What I used to think

Do you remember being given something as a kid and told "hold on to it", "grab it"..."hold on or you'll loose it"? You can have something handed to you, but if you don't grab hold, hold it tight, it can slip through your fingers and be gone forever. Have you ever carried a small child or an animal and stopped holding on to them? Even the animal will scramble, dig its claws in...anything to keep from slipping and falling...it's a natural response to hold on.

Love can be like that....it can be handed to you, yours for the taking....but if you don't hold on to it, clench it in your fist, it can slip through your fingers....fall out of your grasp. Maybe it will fall and break into a million pieces that can't be put together again. Maybe it will fall and a big chip will be taken out and it will never be the same, or maybe it will be like sand and it will slowly sift away until there is nothing left.

People can be like the small animal or the child, digging their claws in, desperately holding on so they're not dropped, so they don't fall into the nothingness.

But the bottom line is, if the one who has been given the item, the love, the child, does not choose to take hold, those things will eventually slip away and be lost.

Wednesday, July 28, 2010

Stepping out of the box

I've had it in my heart for a while to take myself on a cruise. I've always wanted to go but never allowed myself the pleasure, never made the time for - me. An Alaskan Cruise was always a dream and I had wanted to go for my 50th birthday but I didn't give in last year. When 2010 came around I recommitted to looking for a cruise and was looking for a Christian Cruise as I had made a recommittment to the Lord after a downward slip following the break-up of a long term relationship. I happened upon the Michael W. Smith and Friends Alaskan Cruise with Max Lucado, Matthew West, Natalie Grant and others and knew it was the cruise for me.

I recently got back from this amazing cruise. It was my first cruise ever and I went all by myself. There was a time as recently as 2 years ago when I wouldn't eat in a restaurant by myself. I just didn't feel comfortable, felt judged, thought being alone was not okay. My kids were on the verge of leaving the nest and I was grasping at straws, in a relationship that I knew was not healthy and feeling inadequate in many ways.

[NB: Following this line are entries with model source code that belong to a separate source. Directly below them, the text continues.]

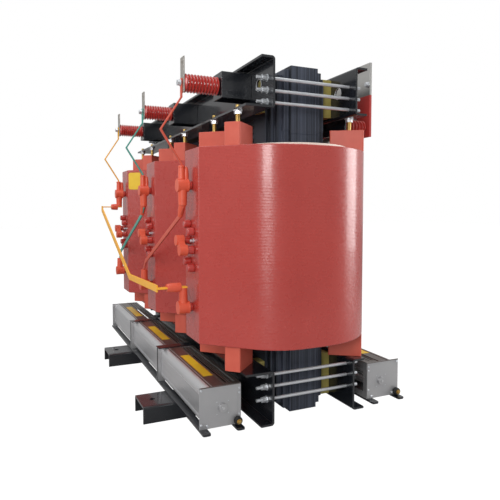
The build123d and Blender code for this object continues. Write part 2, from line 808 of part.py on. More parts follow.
# ---------------------------------------------------------------------------
# Terminal covers: a barrel on the coil with tapered sleeves for the bars
# ---------------------------------------------------------------------------
low_sleeve_z = terminal_z[1] - boss_d / 2 - sleeve_length
up_sleeve_z = terminal_z[0] + boss_d / 2 + sleeve_length
with BuildPart() as covers:
    for x in phases.values():
        for z in terminal_z:
            with BuildSketch(Plane.XZ.offset(hv_face_y + boss_foot)):
                with Locations((x, z)):
                    Circle(boss_d / 2)
            extrude(amount=boss_length - boss_foot, taper=-2)
        # sleeve for the lead above the top terminal
        with BuildSketch(Plane.XY.offset(terminal_z[1])):
            with Locations((x + post_offset, -sleeve_y)):
                Circle(sleeve_d / 2)
        extrude(amount=sleeve_top_z - terminal_z[1], taper=2)
        # sleeve for the link below the top terminal, and above the bottom one
        with BuildSketch(Plane.XY.offset(low_sleeve_z)):
            with Locations((x, -sleeve_y)):
                Circle(sleeve_d / 2 + 2)
        extrude(amount=terminal_z[1] - low_sleeve_z, taper=-2)
        with BuildSketch(Plane.XY.offset(terminal_z[0])):
            with Locations((x, -sleeve_y)):
                Circle(sleeve_d / 2 + 4)
        extrude(amount=up_sleeve_z - terminal_z[0], taper=2)
write("terminal_covers", covers)

# covers over the linked taps
tap_end_y = hv_face_y + tap_length
with BuildPart() as tap_links:
    for x in phases.values():
        ends = [(x + col, heights[linked_tap]) for col, heights in zip(tap_columns, tap_z)]
        with BuildSketch(Plane.XZ.offset(tap_end_y)):
            with Locations(*ends):
                Circle(tap_boot_d / 2)
        extrude(amount=tap_boot_length)
        with BuildSketch(Plane.XZ.offset(tap_end_y + 4)):
            with BuildLine():
                Polyline(*band(ends, tap_boot_d - 10), close=True)
            make_face()
        extrude(amount=tap_boot_length - 8)
write("tap_links", tap_links)

# ---------------------------------------------------------------------------
# Delta links across the terminal faces
# ---------------------------------------------------------------------------
outer_link_y = hv_face_y + outer_link_out
for name, start, end in (
    ("delta_link_ba", phases["b"], phases["a"]),
    ("delta_link_cb", phases["c"], phases["b"]),
):
    path = ((start, low_sleeve_z), (start, low_sleeve_z - 8), (start - 30, low_sleeve_z - 38),
            (end + 34, up_sleeve_z + 44), (end, up_sleeve_z + 8), (end, up_sleeve_z))
    with BuildPart() as link:
        with BuildSketch(Plane.XZ.offset(sleeve_y - link_thick / 2)):
            with BuildLine():
                Polyline(*band(path, link_narrow), close=True)
            make_face()
        extrude(amount=link_thick)
    write(name, link)

path = ((phases["a"], low_sleeve_z + 2), (phases["a"], low_sleeve_z - 20),
        (phases["b"] + outer_link_x, terminal_z[0] + outer_link_up), (phases["c"] - 20, up_sleeve_z + 2), (phases["c"], up_sleeve_z + 2))
with BuildPart() as link:
    with BuildSketch(Plane.XZ.offset(outer_link_y - link_thick)):
        with BuildLine():
            Polyline(*band(path, link_width), close=True)
        make_face()
    extrude(amount=link_thick)
    leg = outer_link_y - sleeve_y + sleeve_d / 2
    for x, z in ((phases["a"], low_sleeve_z - link_thick / 2), (phases["c"], up_sleeve_z + link_thick / 2)):
        with Locations((x, -(outer_link_y - leg / 2), z)):
            Box(link_width, leg, link_thick)
write("delta_link_ac", link)

# ---------------------------------------------------------------------------
# Low-voltage side: upright plates on posts, with leads from the coils
# ---------------------------------------------------------------------------
with BuildPart() as lv_brackets:
    for x in phases.values():
        with Locations((x + lv_bus_offset, lv_bracket_y + lv_bracket_thick / 2, lv_post_z)):
            Box(2 * lv_post_spread + lv_post_d, lv_bracket_thick, lv_post_d)
write("lv_post_brackets", lv_brackets)

with BuildPart() as lv_posts:
    for x in phases.values():
        for sx in (-1, 1):
            foot = (x + lv_bus_offset + sx * lv_post_spread, lv_bracket_y + lv_bracket_thick, lv_post_z)
            with BuildSketch(Plane(origin=foot, x_dir=(1, 0, 0), z_dir=(0, 0, 1))):
                with BuildLine():
                    half = ribbed_section(lv_post_length, lv_post_core_d, lv_post_d, lv_post_ribs)
                    Polyline(*half, close=True)
                make_face()
            revolve(axis=Axis(foot, (0, 1, 0)))
write("lv_posts", lv_posts)

for key, x in phases.items():
    bx = x + lv_bus_offset
    with BuildPart() as bus:
        with Locations((bx, lv_bus_y + lv_bus_thick / 2, (lv_bus_bottom_z + lv_bus_top_z) / 2)):
            Box(lv_bus_width, lv_bus_thick, lv_bus_top_z - lv_bus_bottom_z)
        with BuildSketch(Plane.XZ.offset(-lv_bus_y - lv_bus_thick - 1)):
            hole_z = lv_bus_top_z - lv_bus_hole_top - lv_bus_hole_z / 2
            with Locations((bx, hole_z)):
                with GridLocations(lv_bus_hole_x, lv_bus_hole_z, 2, 2):
                    Circle(lv_bus_hole_d / 2)
        extrude(amount=lv_bus_thick + 2, mode=Mode.SUBTRACT)
    write("lv_bus_" + key, bus)

lv_lead_y = (lv_inner_radius + lv_outer_radius) / 2
lead_in = lv_bus_y - lv_lead_thick / 2
lv_path = (
    (lv_lead_y, coil_top_z),
    (lv_lead_y, coil_top_z + lv_lead_rise),
    (lead_in, lv_bus_bottom_z + lv_lead_up),
    (lead_in, lv_bus_bottom_z + lv_lead_top),
)
with BuildPart() as lv_leads:
    for x in phases.values():
        with BuildSketch(Plane.YZ.offset(x + lv_bus_offset - lv_lead_width / 2)):
            with BuildLine():
                Polyline(*band(lv_path, lv_lead_thick), close=True)
            make_face()
        extrude(amount=lv_lead_width)
write("lv_leads", lv_leads)

# bolts of the upright bars and of the low-voltage plates
with BuildPart() as bolts:
    for x in phases.values():
        face = lead_y + lead_thick / 2
        with BuildSketch(Plane.XZ.offset(face)):
            with Locations((x + post_offset, post_z)):
                Circle(washer_d / 2)
        extrude(amount=washer_thick)
        with BuildSketch(Plane.XZ.offset(face + washer_thick)):
            with Locations((x + post_offset, post_z)):
                RegularPolygon(nut_flats / 2, 6, major_radius=False)
        extrude(amount=nut_height)
        face = lv_bus_y + lv_bus_thick
        places = [(x + lv_bus_offset + sx * lv_post_spread, lv_post_z) for sx in (-1, 1)]
        with BuildSketch(Plane.XZ.offset(-face - washer_thick)):
            with Locations(*places):
                Circle(washer_d / 2)
        extrude(amount=washer_thick)
        with BuildSketch(Plane.XZ.offset(-face - washer_thick - nut_height)):
            with Locations(*places):
                RegularPolygon(nut_flats / 2, 6, major_radius=False)
        extrude(amount=nut_height)
write("terminal_bolts", bolts)
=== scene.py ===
import json
import math

import bpy
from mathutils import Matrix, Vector

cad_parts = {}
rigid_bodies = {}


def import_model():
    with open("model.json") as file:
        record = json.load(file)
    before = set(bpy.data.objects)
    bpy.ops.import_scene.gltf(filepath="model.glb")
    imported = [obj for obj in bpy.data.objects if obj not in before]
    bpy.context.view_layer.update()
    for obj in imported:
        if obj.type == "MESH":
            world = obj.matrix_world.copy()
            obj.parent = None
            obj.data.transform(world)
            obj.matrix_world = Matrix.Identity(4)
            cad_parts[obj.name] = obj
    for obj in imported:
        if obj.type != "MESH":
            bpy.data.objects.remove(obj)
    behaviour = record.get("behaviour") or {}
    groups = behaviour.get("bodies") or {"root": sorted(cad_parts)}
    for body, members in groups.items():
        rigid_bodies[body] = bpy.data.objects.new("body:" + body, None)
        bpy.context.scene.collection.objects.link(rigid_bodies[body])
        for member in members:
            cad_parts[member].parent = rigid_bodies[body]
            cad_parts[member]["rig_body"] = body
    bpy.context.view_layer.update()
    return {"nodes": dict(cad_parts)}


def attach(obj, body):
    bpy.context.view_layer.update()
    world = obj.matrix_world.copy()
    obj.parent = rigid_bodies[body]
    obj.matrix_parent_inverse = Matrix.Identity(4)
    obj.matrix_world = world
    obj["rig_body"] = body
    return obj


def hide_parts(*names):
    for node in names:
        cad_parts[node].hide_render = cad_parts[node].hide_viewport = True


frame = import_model()
scene = bpy.context.scene
BODY = "transformer"

# ---------------------------------------------------------------------------
# Sizes repeated from the solids, in metres
# ---------------------------------------------------------------------------
PITCH = 0.630
PHASES = {"a": -PITCH, "b": 0.0, "c": PITCH}
FACE_Y = -0.405
TERMINAL_Z = (0.480, 0.930)
SLEEVE_X = -0.012                # lead sleeves, from the terminal's axis
SLEEVE_Y = -0.4397
POST_X, POST_Y, POST_LENGTH, POST_Z = -0.012, -0.297, 0.133, 1.303
FAN_NEAR = (0.790, 0.204, -0.382)
FAN_LENGTH = 0.566
FAN_TOP = 0.224
FAN_AXIS_Y, FAN_AXIS_Z = 0.347, 0.144
FOOT_Y = {"hv": 0.292, "lv": 0.419}
FOOT_Z = 0.0915
WEB_OUTER = 0.177
LIFT_X, LIFT_Z = 0.726, 1.296
BUS_LINE = (1.3088, 1.3102)      # masked edge of the plates' enamel


# ---------------------------------------------------------------------------
# Colour and node helpers
# ---------------------------------------------------------------------------
def srgb(code):
    """Hex sRGB to the linear colour that a shader takes."""
    out = []
    for k in (0, 2, 4):
        c = int(code[k:k + 2], 16) / 255
        out.append(c / 12.92 if c <= 0.04045 else ((c + 0.055) / 1.055) ** 2.4)
    return (out[0], out[1], out[2], 1.0)


def add(tree, kind, values=None, links=None, **settings):
    """One shader node with its settings, socket values and links."""
    made = tree.nodes.new(kind)
    for key, value in settings.items():
        setattr(made, key, value)
    for key, value in (values or {}).items():
        made.inputs[key].default_value = value
    for key, source in (links or {}).items():
        tree.links.new(source, made.inputs[key])
    return made


def finish(name, colour, roughness, metallic=0.0, ior=None, coat=0.0, coat_roughness=0.1):
    """A new material with its surface shader; the shader's own sockets hold what is even."""
    mat = bpy.data.materials.new(name)
    mat.use_nodes = True
    tree = mat.node_tree
    shader = tree.nodes["Principled BSDF"]
    shader.inputs["Base Color"].default_value = srgb(colour)
    shader.inputs["Roughness"].default_value = roughness
    shader.inputs["Metallic"].default_value = metallic
    if ior:
        shader.inputs["IOR"].default_value = ior
    shader.inputs["Coat Weight"].default_value = coat
    shader.inputs["Coat Roughness"].default_value = coat_roughness
    mat.diffuse_color = srgb(colour)
    place = add(tree, "ShaderNodeTexCoord").outputs["Object"]
    return mat, tree, shader, place


def mottle(tree, place, scale, low, high, detail=4.0, stretch=(1, 1, 1)):
    """Noise in the given band, on a stretched copy of the piece's own coordinates."""
    moved = add(tree, "ShaderNodeMapping", {"Scale": stretch}, {"Vector": place})
    noise = add(tree, "ShaderNodeTexNoise", {"Scale": scale, "Detail": detail},
                {"Vector": moved.outputs[0]})
    band = add(tree, "ShaderNodeMapRange", {"To Min": low, "To Max": high},
               {"Value": noise.outputs[0]})
    return band.outputs[0]


def two_tone(tree, shader, factor, first, second):
    """The surface colour runs from the first to the second by the factor."""
    mix = add(tree, "ShaderNodeMix", data_type="RGBA")
    tree.links.new(factor, mix.inputs[0])
    mix.inputs[6].default_value = srgb(first)
    mix.inputs[7].default_value = srgb(second)
    tree.links.new(mix.outputs[2], shader.inputs["Base Color"])
    return mix.outputs[2]


def relief(tree, shader, height, strength, distance):
    """Fine relief of the surface, in metres."""
    bump = add(tree, "ShaderNodeBump", {"Strength": strength, "Distance": distance},
               {"Height": height})
    tree.links.new(bump.outputs[0], shader.inputs["Normal"])


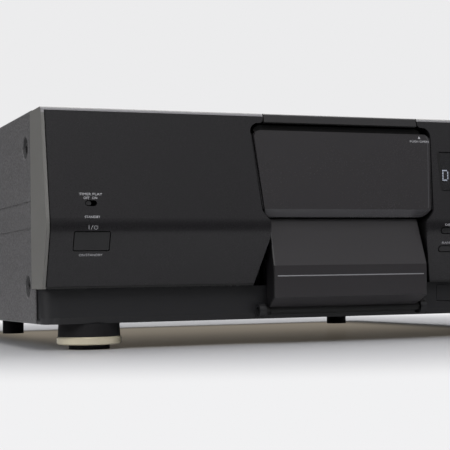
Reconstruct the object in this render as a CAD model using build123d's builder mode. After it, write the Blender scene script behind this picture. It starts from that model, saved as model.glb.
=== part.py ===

And so, this solo first time cruise was a step of faith in many ways. Faith in God and faith in myself. I knew I was blessed to even be able to go on a cruise in such economic times and I prayed fervently for God to show me what He wanted me to see, to teach me what He wanted me to learn...and He did.

Tuesday, July 27, 2010

Where I'm going

I eased over that mid-life hill recently and feel renewed rather than aged. My faith has a lot to do with my outlook on life. My trials have brought me to a place of great reflection and to a realization that they have helped to produce in me - endurance, tolerance, compassion, forgiveness and fortitude. The 'A' personality is slowly softening and the 'hot buttons' seem to have fading LEDs lately, but only because I'm allowing my creator to mold in me what He has had in mind all along. There is still much to do, to learn, to forgive, to mend but I have only to look to my heavenly father for all that I need to accomplish. In my quest to move forward I reflect and analyze what has transpired in the past.